A second reason why the Savior spoke to the people in parables is because short stories are compelling and memorable. It seems that no matter how old a person becomes, there is enjoyment for a story with a good message.

Third, the Lord spoke to the people in parables as a form of judgment on their spiritual status. In the great crowds that gathered to hear Christ, many were “dull of hearing”, in the sense that they had failed to become good students of the Scriptures. While all people must begin the religious journey like a newborn baby, and grow in grace and in knowledge, there should be measurable growth. Each year that passes should produce a discernible amount of religious progress. But in Israel, spiritual growth had been stunted for quite a few years.  Even among those who should have known better, the situation was desperate. Leading religious rabbis like Nicodemus, did not comprehend the truths of the Old Testament Scriptures. (John 3:1-10)

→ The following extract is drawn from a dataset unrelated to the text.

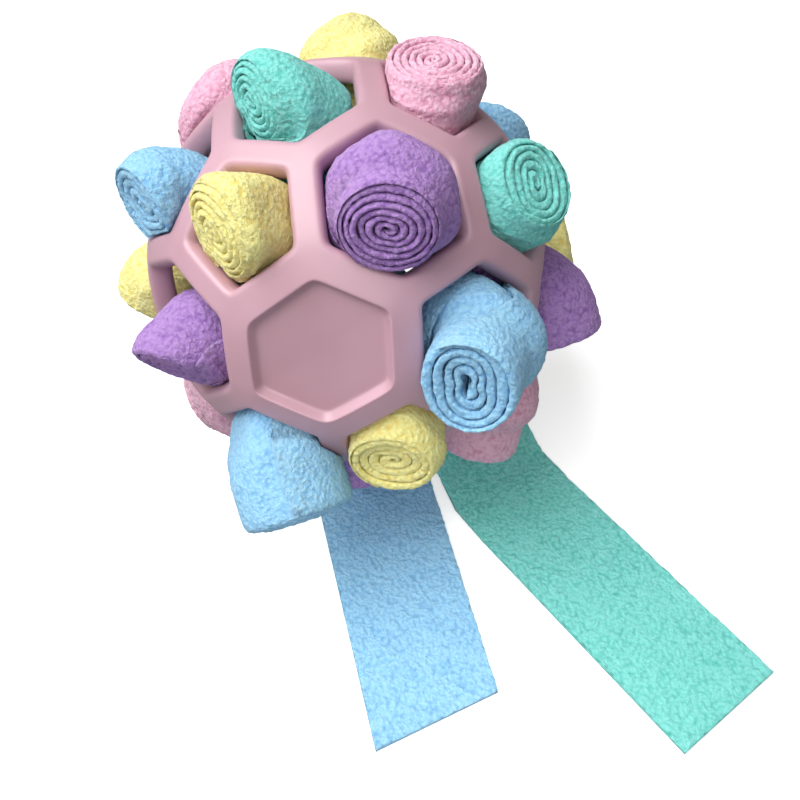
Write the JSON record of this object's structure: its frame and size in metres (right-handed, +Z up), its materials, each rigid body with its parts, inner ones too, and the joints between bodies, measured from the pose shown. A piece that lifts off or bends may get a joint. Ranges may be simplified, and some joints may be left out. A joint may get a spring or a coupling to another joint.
{
  "type": "plush snuffle toy",
  "caption": "Snuffle ball for dogs: a moulded rubber cage ball whose openings hold rolled fleece strips, with strips pulled out flat on the floor beside it.",
  "frame": {"origin": "on the floor under the middle of the ball, on the underside of the blue strip", "axes": "+Z up from the floor, -Y towards the viewer and +X to the viewer's right"},
  "size_m": [0.1996, 0.233, 0.1428],
  "materials": {
    "pink_rubber": "satin moulded rubber",
    "blue_fleece": "matt polyester fleece with a short curly pile",
    "pink_fleece": "matt polyester fleece with a short curly pile",
    "purple_fleece": "matt polyester fleece with a short curly pile",
    "teal_fleece": "matt polyester fleece with a short curly pile",
    "yellow_fleece": "matt polyester fleece with a short curly pile"
  },
  "bodies": {
    "ball": {"ball_frame": "pink_rubber", "strip_teal": "teal_fleece"},
    "roll_02_yellow": {"roll_02_yellow": "yellow_fleece"},
    "roll_03_purple": {"roll_03_purple": "purple_fleece"},
    "roll_04_blue": {"roll_04_blue": "blue_fleece"},
    "roll_05_yellow": {"roll_05_yellow": "yellow_fleece"},
    "roll_06_blue": {"roll_06_blue": "blue_fleece"},
    "roll_07_purple": {"roll_07_purple": "purple_fleece"},
    "roll_08_teal": {"roll_08_teal": "teal_fleece"},
    "roll_09_pink": {"roll_09_pink": "pink_fleece"},
    "roll_10_teal": {"roll_10_teal": "teal_fleece"},
    "roll_11_blue": {"roll_11_blue": "blue_fleece"},
    "roll_12_pink": {"roll_12_pink": "pink_fleece"},
    "roll_13_yellow": {"roll_13_yellow": "yellow_fleece"},
    "roll_14_blue": {"roll_14_blue": "blue_fleece"},
    "roll_15_yellow": {"roll_15_yellow": "yellow_fleece"},
    "roll_16_purple": {"roll_16_purple": "purple_fleece"},
    "roll_17_pink": {"roll_17_pink": "pink_fleece"},
    "roll_18_yellow": {"roll_18_yellow": "yellow_fleece"},
    "roll_19_pink": {"roll_19_pink": "pink_fleece"},
    "roll_20_blue": {"roll_20_blue": "blue_fleece"},
    "roll_21_purple": {"roll_21_purple": "purple_fleece"},
    "roll_22_teal": {"roll_22_teal": "teal_fleece"},
    "roll_24_yellow": {"roll_24_yellow": "yellow_fleece"},
    "roll_25_pink": {"roll_25_pink": "pink_fleece"},
    "strip_blue": {"strip_blue": "blue_fleece"}
  },
  "joints": [
    {"name": "pull_roll_02_yellow", "type": "slide", "parent": "ball", "child": "roll_02_yellow", "axis": [-0.426, -0.5135, 0.7449], "range_m": [0, 0.018]},
    {"name": "pull_roll_03_purple", "type": "slide", "parent": "ball", "child": "roll_03_purple", "axis": [0.2371, -0.4682, 0.8512], "range_m": [0, 0.018]},
    {"name": "pull_roll_04_blue", "type": "slide", "parent": "ball", "child": "roll_04_blue", "axis": [0.6609, -0.715, 0.228], "range_m": [0, 0.018]},
    {"name": "pull_roll_05_yellow", "type": "slide", "parent": "ball", "child": "roll_05_yellow", "axis": [0.2502, -0.9208, -0.2992], "range_m": [0, 0.018]},
    {"name": "pull_roll_06_blue", "type": "slide", "parent": "ball", "child": "roll_06_blue", "axis": [-0.3544, -0.864, -0.3576], "range_m": [0, 0.018]},
    {"name": "pull_roll_07_purple", "type": "slide", "parent": "ball", "child": "roll_07_purple", "axis": [-0.7899, -0.5994, 0.1294], "range_m": [0, 0.018]},
    {"name": "pull_roll_08_teal", "type": "slide", "parent": "ball", "child": "roll_08_teal", "axis": [-0.2258, 0.1229, 0.9664], "range_m": [0, 0.018]},
    {"name": "pull_roll_09_pink", "type": "slide", "parent": "ball", "child": "roll_09_pink", "axis": [0.4089, 0.2315, 0.8827], "range_m": [0, 0.018]},
    {"name": "pull_roll_10_teal", "type": "slide", "parent": "ball", "child": "roll_10_teal", "axis": [0.7993, -0.1414, 0.584], "range_m": [0, 0.018]},
    {"name": "pull_roll_11_blue", "type": "slide", "parent": "ball", "child": "roll_11_blue", "axis": [-0.7913, -0.0594, 0.6086], "range_m": [0, 0.018]},
    {"name": "pull_roll_12_pink", "type": "slide", "parent": "ball", "child": "roll_12_pink", "axis": [-0.6384, 0.5487, 0.5399], "range_m": [0, 0.018]},
    {"name": "pull_roll_13_yellow", "type": "slide", "parent": "ball", "child": "roll_13_yellow", "axis": [0.0224, 0.8212, 0.5702], "range_m": [0, 0.018]},
    {"name": "pull_roll_14_blue", "type": "slide", "parent": "ball", "child": "roll_14_blue", "axis": [0.7476, 0.5739, 0.3344], "range_m": [0, 0.018]},
    {"name": "pull_roll_15_yellow", "type": "slide", "parent": "ball", "child": "roll_15_yellow", "axis": [0.8417, 0.4061, -0.3559], "range_m": [0, 0.018]},
    {"name": "pull_roll_16_purple", "type": "slide", "parent": "ball", "child": "roll_16_purple", "axis": [0.9976, -0.067, 0.0173], "range_m": [0, 0.018]},
    {"name": "pull_roll_17_pink", "type": "slide", "parent": "ball", "child": "roll_17_pink", "axis": [0.7397, -0.3833, -0.5531], "range_m": [0, 0.014]},
    {"name": "pull_roll_18_yellow", "type": "slide", "parent": "ball", "child": "roll_18_yellow", "axis": [-0.9851, 0.1692, -0.0326], "range_m": [0, 0.018]},
    {"name": "pull_roll_19_pink", "type": "slide", "parent": "ball", "child": "roll_19_pink", "axis": [-0.701, -0.3083, -0.6431], "range_m": [0, 0.016]},
    {"name": "pull_roll_20_blue", "type": "slide", "parent": "ball", "child": "roll_20_blue", "axis": [-0.5231, 0.8477, -0.0878], "range_m": [0, 0.018]},
    {"name": "pull_roll_21_purple", "type": "slide", "parent": "ball", "child": "roll_21_purple", "axis": [0.0269, -0.49, -0.8713], "range_m": [-0.001, 0]},
    {"name": "pull_roll_22_teal", "type": "slide", "parent": "ball", "child": "roll_22_teal", "axis": [-0.1669, 0.7155, -0.6784], "range_m": [0, 0.014]},
    {"name": "pull_roll_24_yellow", "type": "slide", "parent": "ball", "child": "roll_24_yellow", "axis": [-0.6918, 0.396, -0.6038], "range_m": [0, 0.018]},
    {"name": "pull_roll_25_pink", "type": "slide", "parent": "ball", "child": "roll_25_pink", "axis": [0.316, 0.9208, -0.2284], "range_m": [0, 0.018]},
    {"name": "pull_strip_blue", "type": "slide", "parent": "ball", "child": "strip_blue", "axis": [0.2419, -0.9703, 0], "range_m": [0, 0.06]}
  ]
}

To make matters worse, religion had lost the essence of vital godliness. Despite a tremendous amount of outward pious activity, there was much hatred in the hearts of the members of society due to social unrest. As a result, the masses were not prepared to receive their Messiah. “He came unto His own and His own received Him not.” (John 1:11) Christ was not received by many because their vital religion had been lost through mindless repetitive rituals. Individuals had come to equate salvation with good works instead of with a personal Savior. Jesus spoke to the people in parables to remind them how far they had fallen from the truth.

For those who were determined to resist any change, for those who turned away from the gospel call to repentance and moral reformation, the Lord would confirm them in their sin by speaking in parables. Some would never understand the way of salvation.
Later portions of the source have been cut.